Heighway follows him as he undergoes more than 40 operations, finally regaining enough strength to perform again across several countries, including in the UK with members of The Fall.

Filmed in large part at Damo’s Cologne apartment, crammed with books, concert posters, and his own paintings, the movie’s a poignant tribute to positivity and the healing power of music. 

The crowdfunded movie has taken several approaches to marketing. There is a DVD available, but it’s also screened regularly at movie festivals, and there is a version at VimeoOnDemand. I wouldn’t be without the DVD though, which comes in a very slimline slipcase making it more practical to sell by mail.

RICK WAKEMAN – Live at the London Palladium 2023

A fulsome boxed set from RICK WAKEMAN, whose prog rock followers still seem to appreciate the CD medium over download. Wakeman had a recent solo album “A Gallery of the Imagination” in reflective mood, but this 4CD box is shamelessly celebratory covering his early solo albums “The Six Wives of Henry 8th,” “The Myths & Legends of King Arthur and the Knights of the Round Table,” and “Journey To The Centre of The Earth,” plus a set of classic Yes tunes climaxing (as it would have to) with “Starship Trooper/Wurm.”

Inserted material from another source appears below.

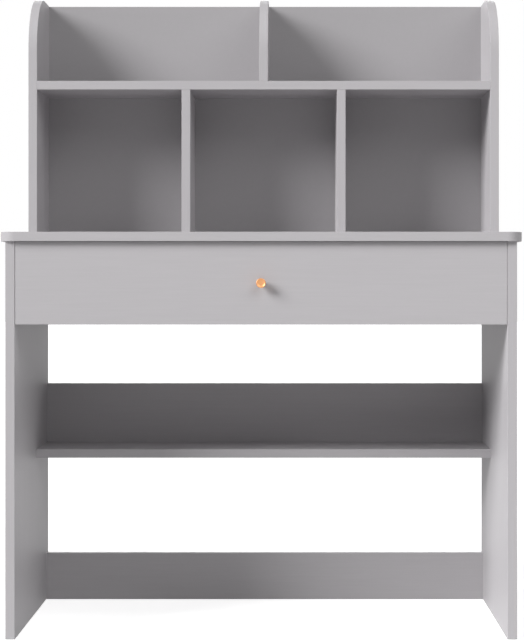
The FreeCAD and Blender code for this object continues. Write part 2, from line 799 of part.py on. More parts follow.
def knob():
    """Turned knob: foot, waist and a round head with a rim round its sunk face, bored for its screw."""
    bore = "Sizes.knob_screw_radius + Sizes.bore_play"
    head_start = "Sizes.knob_reach - Sizes.knob_head_depth"
    dish = "Sizes.knob_reach - Sizes.knob_dish"
    rim = "Sizes.knob_radius - Sizes.knob_rim"
    body = turned("knob_turning", [
        ("0", bore),
        ("Sizes.knob_bore_depth", bore),
        ("Sizes.knob_bore_depth", "0"),
        (dish, "0"),
        (dish, rim),
        ("Sizes.knob_reach", rim),
        ("Sizes.knob_reach", "Sizes.knob_radius"),
        (head_start, "Sizes.knob_radius"),
        (head_start, "Sizes.knob_neck"),
        ("Sizes.knob_foot_depth", "Sizes.knob_neck"),
        ("Sizes.knob_foot_depth", "Sizes.knob_foot"),
        ("0", "Sizes.knob_foot"),
    ])
    return place(body, "0", "Places.front_face", "Places.knob_height", facing(-BACK, UP))


# ---------------------------------------------------------------- roller runners

def runner_stock(name, sign, section, length):
    """Rolled steel section: corners are distance from the side panel and height, run backwards."""
    inward = "" if sign == "-" else "-"
    corners = [(f"{inward}({across})", up) for across, up in section]
    return plate(name, "XZ_Plane", corners, length, True)


def cabinet_member(name, sign):
    """Fixed channel: web on the side panel, floor, roof, rear stop and the lanced out-stop."""
    floor_reach = "Sizes.runner_space - Sizes.steel - Sizes.member_gap"
    body = runner_stock(name, sign, [
        ("0", "-Sizes.steel"),
        (floor_reach, "-Sizes.steel"),
        (floor_reach, "0"),
        ("Sizes.steel", "0"),
        ("Sizes.steel", "Places.channel_height"),
        ("Sizes.roof_reach", "Places.channel_height"),
        ("Sizes.roof_reach", "Places.channel_height + Sizes.steel"),
        ("0", "Places.channel_height + Sizes.steel"),
    ], "Places.runner_length")
    inward = "" if sign == "-" else "-"
    tabs = (
        ("rear_stop", "Sizes.steel", floor_reach, "Places.rear_roller_radius",
         "Places.runner_length - Sizes.steel"),
        ("out_stop", f"{floor_reach} - Sizes.stop_width", floor_reach, "Sizes.stop_height",
         "Places.out_stop - Places.runner_front - Sizes.steel"),
    )
    for tab, start, end, height, along in tabs:
        sketch = sketch_on(body, "XZ_Plane", f"{name}_{tab}", f"-({along})")
        outline(sketch, rectangle(f"{inward}({start})", "0", f"{inward}({end})", height))
        pad(body, sketch, "Sizes.steel", True)
    return place(body, f"{sign}Places.inner_half", "Places.runner_front", "Places.channel_floor")


def drawer_member(name, sign):
    """Moving rail: foot under the drawer side, web, and a flange that runs on the front roller."""
    web = "Sizes.runner_space - Sizes.steel"
    foot = "-Sizes.member_gap"
    body = runner_stock(name, sign, [
        ("Sizes.runner_space - Sizes.steel - Sizes.flange_reach", "Places.flange_under"),
        (web, "Places.flange_under"),
        (web, f"{foot} - Sizes.steel"),
        (f"{web} + Sizes.foot_reach", f"{foot} - Sizes.steel"),
        (f"{web} + Sizes.foot_reach", foot),
        ("Sizes.runner_space", foot),
        ("Sizes.runner_space", "Places.flange_top"),
        ("Sizes.runner_space - Sizes.steel - Sizes.flange_reach", "Places.flange_top"),
    ], "Places.runner_length")
    inward = "" if sign == "-" else "-"
    clearance = "2 * Places.rear_roller_radius + Sizes.member_gap"
    sketch = sketch_on(body, "XZ_Plane", f"{name}_relief", f"-(Places.runner_length - ({clearance}))")
    outline(sketch, rectangle(
        "0", "Places.flange_under - Sizes.member_gap", f"{inward}({web})",
        "Places.flange_top + Sizes.member_gap"))
    pocket(body, sketch, f"{clearance} + Sizes.bore_spare")
    return place(body, f"{sign}Places.inner_half", "Places.front_inside", "Places.channel_floor")


def roller(name, radius):
    """Nylon roller with a running bore for its pin."""
    bore = "Sizes.pin_radius + Sizes.pin_play"
    return turned(name, rectangle("0", bore, "Sizes.roller_width", radius))


def roller_pin(name):
    """Rivet through a web: round shank, shoulder against the web, head that keeps the roller on."""
    shoulder_end = "Sizes.steel + Sizes.roller_offset - Sizes.pin_play"
    head_start = f"{shoulder_end} + Sizes.roller_width + 2 * Sizes.pin_play"
    head_end = f"{head_start} + Sizes.pin_head_depth"
    rivet = document.addObject("Part::MultiFuse", name)
    rivet.Shapes = [
        turned(f"{name}_shank", rectangle("0", "0", head_end, "Sizes.pin_radius")),
        prism(f"{name}_shoulder", HIDDEN_SIDES, "Sizes.steel", shoulder_end, "Sizes.pin_head"),
        prism(f"{name}_head", HIDDEN_SIDES, head_start, head_end, "Sizes.pin_head"),
    ]
    return rivet


def add_pins():
    """Roller pins of the cabinet members and of the drawer members, and the holes they need."""
    pin = roller_pin("pin_master")
    hole = prism("pin_hole", DISC_SIDES, "-Sizes.bore_spare", "Sizes.steel + Sizes.bore_spare",
                 "Sizes.pin_radius + Sizes.pin_hole_play")
    front = []
    rear = []
    for side, sign, hand in HANDS:
        front.append((f"{sign}Places.inner_half", "Places.front_roller_centre",
                      "Places.front_roller_height", facing(RIGHT * -hand, UP)))
        rear.append((f"{sign}Places.box_half", "Places.rear_roller_centre",
                     "Places.rear_roller_height", facing(RIGHT * hand, UP)))
    return (copies(pin, "front_pin", front), copies(pin, "rear_pin", rear),
            copies(hole, "front_pin_hole", front), copies(hole, "rear_pin_hole", rear))


def add_rollers():
    """Two front rollers on the cabinet members and two rear rollers on the drawer members."""
    rows = (
        ("front_roller", "Sizes.roller_radius", "Places.front_roller_side",
         "Places.front_roller_centre", "Places.front_roller_height", -1),
        ("rear_roller", "Places.rear_roller_radius", "Places.rear_roller_side",
         "Places.rear_roller_centre", "Places.rear_roller_height", 1),
    )
    for name, radius, across, along, height, outward in rows:
        for side, sign, hand in HANDS:
            wheel = roller(f"{name}_{side}", radius)
            keep(f"{name}_{side}", place(wheel, f"{sign}{across}", along, height,
                                         facing(RIGHT * hand * outward, UP)))


# ---------------------------------------------------------------- assembly and export

def build():
    """Make every sub-part in place."""
    locks, bolts, cam_bores, bolt = add_panel_connectors()
    drawer_locks, drawer_bolts, drawer_bores = add_drawer_connectors(bolt)
    dowels, dowel_bores = add_dowels()
    divider_screws, box_screws, divider_bores, box_bores = add_wood_screws()
    cabinet_screws, member_screws, cabinet_bores, member_bores = add_runner_screws()
    front_pins, rear_pins, front_holes, rear_holes = add_pins()
    desk_bores = cam_bores + dowel_bores + divider_bores + cabinet_bores

    drilled("worktop", worktop(), desk_bores)
    drilled("rear_apron", cross_board("apron_blank", "Sizes.apron_height",
                                      "Places.side_rear - Sizes.board", "Places.apron_low"),
            desk_bores)
    drilled("knee_shelf", shelf_board("knee_shelf_blank", "Sizes.knee_shelf_depth",
                                      "Places.knee_shelf_front", "Places.knee_shelf_under"),
            desk_bores)
    drilled("knee_shelf_back", cross_board("knee_back_blank", "Sizes.knee_back_height",
                                           "Places.side_rear - Sizes.board",
                                           "Sizes.knee_shelf_top"), desk_bores)
    drilled("floor_rail", cross_board("floor_rail_blank", "Sizes.floor_rail_height",
                                      "Places.floor_rail_middle - Places.half_board", "0"),
            desk_bores)
    drilled("hutch_shelf", shelf_board("hutch_shelf_blank", "Places.hutch_inner_depth",
                                       "Places.hutch_front", "Places.hutch_shelf_under"),
            desk_bores)
    drilled("hutch_top_divider", top_divider(), desk_bores)
    keep("hutch_back", back_sheet())
    for side, sign, hand in HANDS:
        drilled(f"desk_side_{side}", desk_side(f"desk_side_{side}_blank", sign), desk_bores)
        drilled(f"hutch_side_{side}", hutch_side(f"hutch_side_{side}_blank", sign), desk_bores)
        drilled(f"hutch_divider_{side}", lower_divider(f"divider_{side}_blank", sign), desk_bores)
        drilled(f"cabinet_runner_{side}", cabinet_member(f"cabinet_runner_{side}_blank", sign),
                cabinet_bores + front_holes)
    group("cam_locks", locks)
    group("cam_bolts", bolts)
    group("wood_dowels", dowels)
    group("divider_screws", divider_screws)
    group("cabinet_runner_screws", cabinet_screws)
    group("front_roller_pins", front_pins)

    knob_sizes = ("Sizes.knob_screw_length", "Sizes.knob_screw_radius")
    knob_spot = ("0", "Places.front_inside", "Places.knob_height", facing(-BACK, UP))
    knob_bores = copies(shank_bore("knob_screw_hole", *knob_sizes), "knob_screw_bore", [knob_spot])
    drilled("drawer_front", drawer_face(), drawer_bores + knob_bores)
    for side, sign, hand in HANDS:
        drilled(f"drawer_side_{side}", drawer_side(f"drawer_side_{side}_blank", sign),
                drawer_bores + box_bores + member_bores)
        drilled(f"drawer_runner_{side}", drawer_member(f"drawer_runner_{side}_blank", sign),
                member_bores + rear_holes)
    drilled("drawer_back", drawer_back(), box_bores)
    keep("drawer_bottom", drawer_base())
    keep("drawer_bottom_brace", bottom_brace())
    keep("knob", knob())
    knob_screw = pan_headed("knob_screw", *knob_sizes, "Sizes.knob_screw_head",
                            "Sizes.knob_screw_head_depth")
    keep("knob_screw", place(knob_screw, *knob_spot))
    group("drawer_cam_locks", drawer_locks)
    group("drawer_cam_bolts", drawer_bolts)
    group("drawer_back_screws", box_screws)
    group("drawer_runner_screws", member_screws)
    group("rear_roller_pins", rear_pins)
    add_rollers()


def check_and_export():
    """Stop on any failed object or shape, then write one STEP file for each sub-part."""
    document.recompute()
    for item in document.Objects:
        if "Invalid" in item.State or "Error" in item.State:
            raise ValueError(f"{item.Label} failed: {item.State}")
    for node in nodes:
        if node.Shape.isNull() or not node.Shape.isValid() or not node.Shape.Solids:
            raise ValueError(f"{node.Label} has no valid solid")
    os.makedirs("parts", exist_ok=True)
    for node in nodes:
        node.Shape.exportStep(f"parts/{node.Label}.step")


write_sheet()
write_places()
build()
check_and_export()
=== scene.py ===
"""Student desk with a hutch: board finishes, knob, rollers, fasteners, floor, lights and camera.

Everything is in metres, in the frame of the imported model: +X right, +Y to the back, +Z up.
"""
from math import pi, radians

import bmesh
import bpy
from bpy.props import FloatProperty, FloatVectorProperty, PointerProperty
from bpy.types import Operator, Panel, PropertyGroup
from mathutils import Euler, Matrix, Vector


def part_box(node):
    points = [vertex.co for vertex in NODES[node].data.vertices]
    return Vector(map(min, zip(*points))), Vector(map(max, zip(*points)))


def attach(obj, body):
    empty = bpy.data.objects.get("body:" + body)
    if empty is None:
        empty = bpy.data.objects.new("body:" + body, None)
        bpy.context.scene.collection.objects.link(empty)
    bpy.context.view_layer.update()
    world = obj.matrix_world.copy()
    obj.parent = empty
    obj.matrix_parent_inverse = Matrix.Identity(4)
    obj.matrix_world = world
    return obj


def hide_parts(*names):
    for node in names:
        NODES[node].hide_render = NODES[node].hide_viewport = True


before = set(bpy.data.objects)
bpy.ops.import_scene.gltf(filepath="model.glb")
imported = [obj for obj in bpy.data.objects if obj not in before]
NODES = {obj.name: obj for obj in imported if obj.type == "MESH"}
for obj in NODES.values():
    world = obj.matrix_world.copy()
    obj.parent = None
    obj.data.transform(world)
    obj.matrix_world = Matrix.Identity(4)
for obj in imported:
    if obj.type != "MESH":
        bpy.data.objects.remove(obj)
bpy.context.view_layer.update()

bl_info = {
    "name": "Student desk with hutch",
    "version": (1, 0, 0),
    "blender": (4, 5, 0),
    "location": "3D View > Sidebar > Desk",
    "description": "Dresses the packed desk: finishes, smooth hardware, floor, lights and camera",
    "category": "Object",
}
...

At age 74 you might expect Rick Wakeman to be slowing down, but he isn’t doing so either in terms of his concert schedule or of his keyboard dexterity. If you’re not familiar with his style, it can be described as classically influenced, very intricately ornamented and making great use of piano, organ, synthesizer and orchestral sounds. Wakeman was an early pioneer of the MiniMoog, and after trying various substitutes such as the Korg Prophecy is back to using the real thing.

In this performance, the “Six Wives” are arranged in chronological order and mark the most classically-oriented parts of the concert. But “Arthur” and “Journey” cover a vast range of styles from symphonic and contemplative to the crazed barrelhouse piano of “Merlin.” 

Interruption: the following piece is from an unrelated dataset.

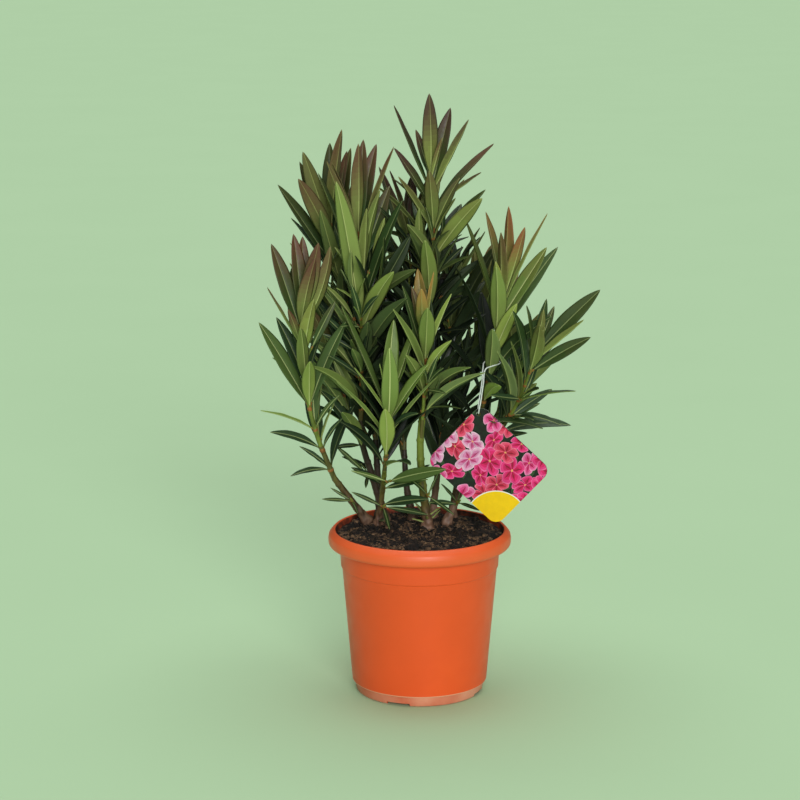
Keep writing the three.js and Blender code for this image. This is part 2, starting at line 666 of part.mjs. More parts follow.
// Every leaf takes the first of its tries that is clear of all else, or isn't grown. The
// leaves with a named tip choose before the others.
function growCrown(solids) {
  const paths = SHOOTS.map(twigPath)
  const twigs = SHOOTS.map((shoot, i) => twigSolid(shoot, paths[i]))
  const grown = [...solids, ...twigs].map((solid, i) => {
    const whole = boxed(solid)
    return { whole, blade: whole, shoot: i - solids.length }
  })
  const bodies = twigs.map((twig) => [twig])
  const places = SHOOTS.flatMap((shoot, i) => leafPlaces(shoot, i, paths[i]))
  for (const wanted of [true, false]) {
    for (const place of places.filter((p) => Boolean(p.held) === wanted)) {
      for (const attempt of leafTries(place)) {
        if (!wanted && !insideCrown(attempt.tip)) continue
        const whole = boxed(leafSolid(place, attempt))
        const blade = boxed(leafSolid(place, attempt, 1))
        const clearOf = (other) => (other.shoot === place.index
          ? clear(blade, other.blade)
          : clear(whole, other.whole))
        if (!grown.every(clearOf)) continue
        grown.push({ whole, blade, shoot: place.index })
        bodies[place.index].push(whole.solid)
        break
      }
    }
  }
  return bodies.map((pieces) => wasm.Manifold.union(pieces))
}

// The assembly

function meshOf(name, solid, colour, roughness) {
  const material = new THREE.MeshStandardMaterial({ color: colour, roughness, metalness: 0 })
  const mesh = new THREE.Mesh(toGeometry(solid), material)
  mesh.name = name
  return mesh
}

const pot = potSolid()
const soil = soilSolid()
const tag = tagSolid()
const tie = tieSolid()
const stems = Object.entries(STEMS).map(([name, stem]) => ({ name, solid: stemSolid(stem) }))
const crown = growCrown([pot, soil, tag, tie, ...stems.map((stem) => stem.solid)])

const group = new THREE.Group()
group.add(meshOf('pot', pot, COLOURS.pot, 0.45))
group.add(meshOf('soil', soil, COLOURS.soil, 0.95))
for (const { name, solid } of stems) group.add(meshOf(`stem_${name}`, solid, COLOURS.stem, 0.8))
SHOOTS.forEach((shoot, i) => {
  const cut = shoot.on ? crown[i].subtract(stemSolid(STEMS[shoot.on], GAP + 0.1)) : crown[i]
  const sprig = shoot.name.startsWith('sprig')
  const name = sprig ? shoot.name : `shoot_${shoot.name}`
  group.add(meshOf(name, cut, sprig ? COLOURS.sprig : COLOURS.leaf, 0.5))
})
group.add(meshOf('tag', tag, COLOURS.tag, 0.35))
group.add(meshOf('tag_tie', tie, COLOURS.tie, 0.4))

export default group
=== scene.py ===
# The looks of the potted oleander: fine leaves, twigs, bark, pot, compost and picture tag, built
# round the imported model. The plant is worked out in millimetres and its meshes are in metres.
from math import ceil, copysign, cos, exp, hypot, pi, radians, sin, sqrt
from types import SimpleNamespace as Sizes

import bpy
import numpy as np
from mathutils import Matrix, Vector, noise
from mathutils.bvhtree import BVHTree
from mathutils.geometry import tessellate_polygon
from mathutils.kdtree import KDTree


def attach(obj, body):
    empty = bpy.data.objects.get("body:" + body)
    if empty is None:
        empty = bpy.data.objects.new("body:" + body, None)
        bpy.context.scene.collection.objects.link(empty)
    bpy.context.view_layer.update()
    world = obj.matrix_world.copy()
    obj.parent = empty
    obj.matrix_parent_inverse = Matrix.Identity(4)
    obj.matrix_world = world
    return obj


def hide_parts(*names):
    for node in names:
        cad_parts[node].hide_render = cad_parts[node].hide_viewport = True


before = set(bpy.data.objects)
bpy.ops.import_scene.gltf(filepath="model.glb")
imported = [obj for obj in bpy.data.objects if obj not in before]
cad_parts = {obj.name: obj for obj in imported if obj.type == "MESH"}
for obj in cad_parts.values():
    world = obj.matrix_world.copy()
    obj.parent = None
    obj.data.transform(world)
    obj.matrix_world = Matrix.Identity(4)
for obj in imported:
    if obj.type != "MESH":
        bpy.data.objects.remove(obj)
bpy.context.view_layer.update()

MM = 0.001
AHEAD = Vector((1, 0, 0))
SIDEWAYS = Vector((0, 1, 0))
UP = Vector((0, 0, 1))

# In radians: the golden angle, and a full turn for what lies any way by chance
GOLDEN_ANGLE = 2.399963
ANY_TURN = 6.3

# What a chance is for, where it isn't a shoot
CRUMBS, FIBRES, PRINTED_LEAVES, FLOWER_SPOTS, FLOWER_LOOKS = 501, 502, 901, 902, 903

# Sizes, most of them the same as in the solids

# How far above the soil or the stem's top a piece starts, and how far the soil is from the wall.
GAP = 0.3
SOIL_GAP = 0.4

POT = Sizes(height=194, foot_radius=74, foot_top_radius=77, foot_height=12.5, body_foot_radius=79.2,
           body_top_radius=90.8, band_foot=149.4, band_radius=93, lip_foot=174.5, rim_radius=107,
           rim_middle=183.5, mouth_radius=98.2, wall=2.4, rim_root_radius=90.6, ledge=179,
           ledge_radius=95.4, floor_under=4, floor_top=6.6, ring_width=4, boss_radius=14,
           notches=4, notch_width=28, notch_height=3.2, first_notch=-110, holes=6, hole_radius=5,
           hole_circle=48)

# The pot's mesh: its sides, the reach of its rounded corners and the angle that stays an edge.
POT_MESH = Sizes(sides=160, rounding=1.4, sharp=35, hole_sides=24)

SOIL = Sizes(edge=187.5, crown=191, crown_radius=76)

# The compost's relief: its mesh, the width and height of each size of lump, how much it has
# settled, where it calms down towards the wall, and how many crumbs and fibres lie on it.
COMPOST = Sizes(sides=220, rings=84, lumps=[(21, 4.2), (8, 3.6), (2.6, 1.8)], settled=1.2,
                calm=(88, 97), patches=19, crumbs=2600, fibres=900)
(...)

Rick’s son Adam is equally dexterous on second keyboards, while Hayley Sanderson delivers vocals in a prog rock style with just a touch of Broadway theatre. Some hardcore fans haven’t approved of the use of female vocals for these pieces, but I’ve always liked Hayley’s performances.

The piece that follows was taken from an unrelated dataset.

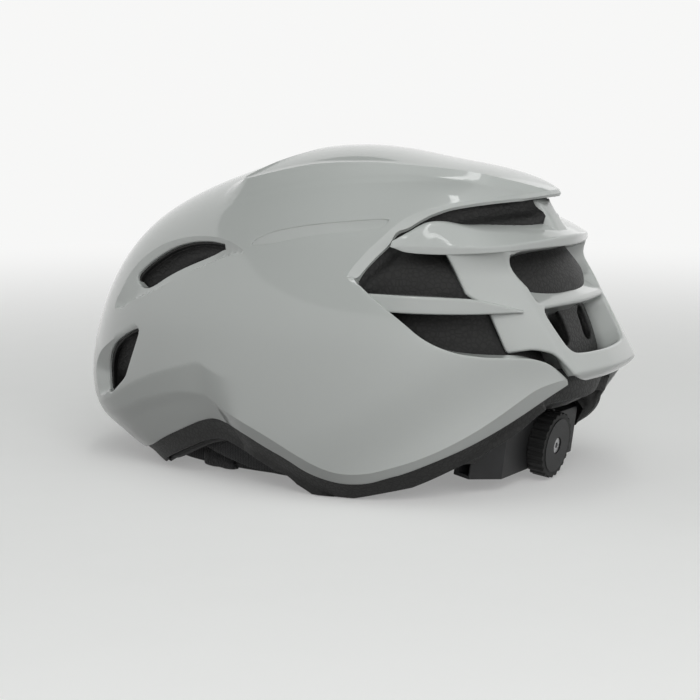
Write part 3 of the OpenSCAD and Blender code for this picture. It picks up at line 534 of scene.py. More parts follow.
def make_object(name: str, skin: Skin, body: str, slot: str, stands_for: Sequence[str] = (),
                sharp: float = 180.0) -> bpy.types.Object:
    """Blender object of a skin, in the row's frame.

    Args:
        name: the piece's name.
        skin: its surface in the drawing's millimetres.
        body: the CAD body that it rides on, or nothing for a piece that rides on none.
        slot: the record's material slot; not used.
        stands_for: CAD nodes that it replaces.
        sharp: turn in degrees from which an edge of the mesh is shaded crisp.

    Returns:
        The object, at the origin, with its place in its mesh.
    """
    points = (skin.points + [0, MIDDLE_Y, 0]) * MM
    mesh = bpy.data.meshes.new(name)
    loops = np.concatenate([skin.quads.ravel(), skin.tris.ravel()]).astype(np.int32)
    sizes = np.concatenate([np.full(len(skin.quads), 4), np.full(len(skin.tris), 3)])
    mesh.vertices.add(len(points))
    mesh.vertices.foreach_set("co", points.ravel())
    mesh.loops.add(len(loops))
    mesh.loops.foreach_set("vertex_index", loops)
    mesh.polygons.add(len(sizes))
    mesh.polygons.foreach_set("loop_start", np.concatenate([[0], np.cumsum(sizes)[:-1]]).astype(np.int32))
    mesh.polygons.foreach_set("use_smooth", np.ones(len(sizes), bool))
    mesh.update(calc_edges=True)
    mesh.validate()
    if sharp < 180:
        mesh.set_sharp_from_angle(angle=math.radians(sharp))
    piece = bpy.data.objects.new(name, mesh)
    bpy.context.scene.collection.objects.link(piece)
    if body:
        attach(piece, body)
    if stands_for:
        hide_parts(*stands_for)
    return piece


# Shapes that several pieces share

class Side(Enum):
    """Side of the wearer, with the sign of X there."""

    LEFT = 1
    RIGHT = -1

    @property
    def word(self) -> str:
        """The side's word in the names of pieces."""
        return self.name.lower()


@dataclass(frozen=True)
class Dome:
    """Dome in polar form about a cross axis.

    At the angle a over the crown and g to the side, the distance from the axis's middle is
    ((|sin g| / width)^power + (cos g / radius)^power)^(-1 / power), with radius, width and power read
    from tables over a.
    """

    radii: Array
    widths: Array
    powers: Array
    centre: tuple[float, float] = (5.0, -10.0)

    @staticmethod
    def of(radii: Sequence[float], widths: Sequence[float], powers: Sequence[float]) -> Dome:
        """Dome from values every 15 degrees for the radius, and every 30 for width and power."""
        return Dome(eased(radii, 15, 3.0), eased(widths, 30, 4.0), eased(powers, 30, 4.0))

    def side(self, y: Array, z: Array) -> Array:
        """Finds the dome's left side by halving the angle g twenty times.

        Args:
            y: places along Y.
            z: heights.

        Returns:
            X there, and 0 outside the dome.
        """
        a = np.degrees(np.arctan2(z - self.centre[1], self.centre[0] - y))
        reach = np.hypot(z - self.centre[1], self.centre[0] - y)
        low, high = np.zeros(a.shape), np.full(a.shape, 89.0)
        for _ in range(20):
            g = (low + high) / 2
            p = self.point(a, g)
            out = np.hypot(p[..., 2] - self.centre[1], self.centre[0] - p[..., 1]) > reach
            low, high = np.where(out, g, low), np.where(out, high, g)
        return reach * np.tan(np.radians(low))

    def point(self, a: Array, g: Array, depth: Array | float = 0.0) -> Array:
        """Points of the dome.

        Args:
            a: degrees over the crown, 0 at the brow's level and 180 at the nape's.
            g: degrees to the side, positive to the left.
            depth: how far the points lie inside the dome, towards the axis's middle.

        Returns:
            Points, shaped as a with one more axis.
        """
        angles = np.linspace(0, 180, 721)
        r, w, p = (np.interp(a, angles, t) for t in (self.radii, self.widths, self.powers))
        sg, cg = np.sin(np.radians(g)), np.cos(np.radians(g))
        reach = ((np.abs(sg) / w) ** p + (cg / r) ** p) ** (-1 / p) - depth
        ra = np.radians(a)
        return np.stack([reach * sg, self.centre[0] - reach * cg * np.cos(ra),
                         self.centre[1] + reach * cg * np.sin(ra)], axis=-1)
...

For this project Rick has worked with his own label Fragile in conjunction with Esoteric, and the CD format suits the work to a much greater degree than download. Rick Wakeman is on tour (he’s always on tour), with details on the “Rick Wakeman Communication Centre” website.

These musicians and many others are working hard to keep the CD format alive. With career-spanning photos to display, extensive sleeve notes, and long running times, the format still has a great deal to offer compared to vinyl, streaming, or download.